O homem contemporâneo,
com todo o acervo de informações que conseguiu reunir, com as facilidades de
transporte e de comunicação que a tecnologia colocou a seu dispor, continua tão
arrogante e insensível como sempre foi. Aliás, é mais, muito mais do que os das
gerações que o antecederam. Não dá a mínima para os animais. Age como se o
mundo fosse só seu e que, por isso, pode fazer com ele o que quiser;
comporta-se como se fosse viver para sempre, sem atentar para o fato de que é
mortal e que no momento seguinte pode estar morto e que horas a seguir começará
a se decompor. Não se preocupa, de fato, sequer com os semelhantes, quanto mais
com outras espécies, com os outros seres vivos.
Pitigrilli traçou um
perfil humano genérico, não de alguém específico, mas do tipo médio, no qual a
maioria se enquadra. Escreveu, no livro "Lições de Amor": "O
homem não é nem anjo, nem fera, ou é ambas as coisas em proporções desiguais. A
beneficência, a moral, a caridade não podem fabricar homens e mulheres ideais.

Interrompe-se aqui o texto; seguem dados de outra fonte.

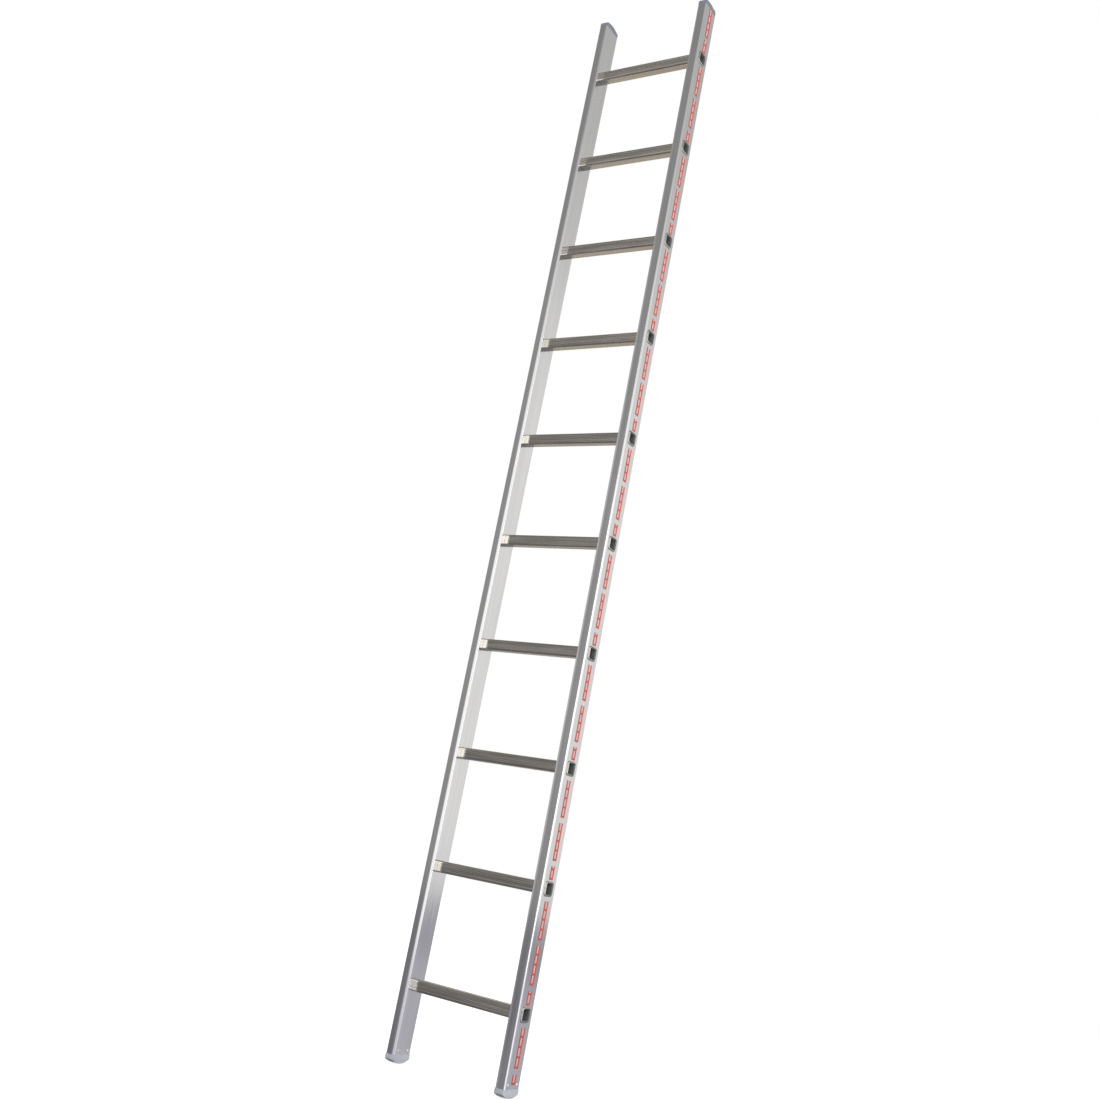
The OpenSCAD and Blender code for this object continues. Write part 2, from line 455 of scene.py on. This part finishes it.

Devem servir-se daqueles que encontram". Caso o homem mude todas suas
certezas atuais, substituindo-as por “uma diversa, menos narcisista, mas
decerto mais dramática”, como prevê, com extremo otimismo, o filósofo Paolo
Rossi, essa nova imagem será a real? Terá, pelo menos, a mais leve das
proximidades com a verdade? Ou a subjetividade e o preconceito continuarão
determinando seus (na verdade, nossos) julgamentos? Sabe-se lá!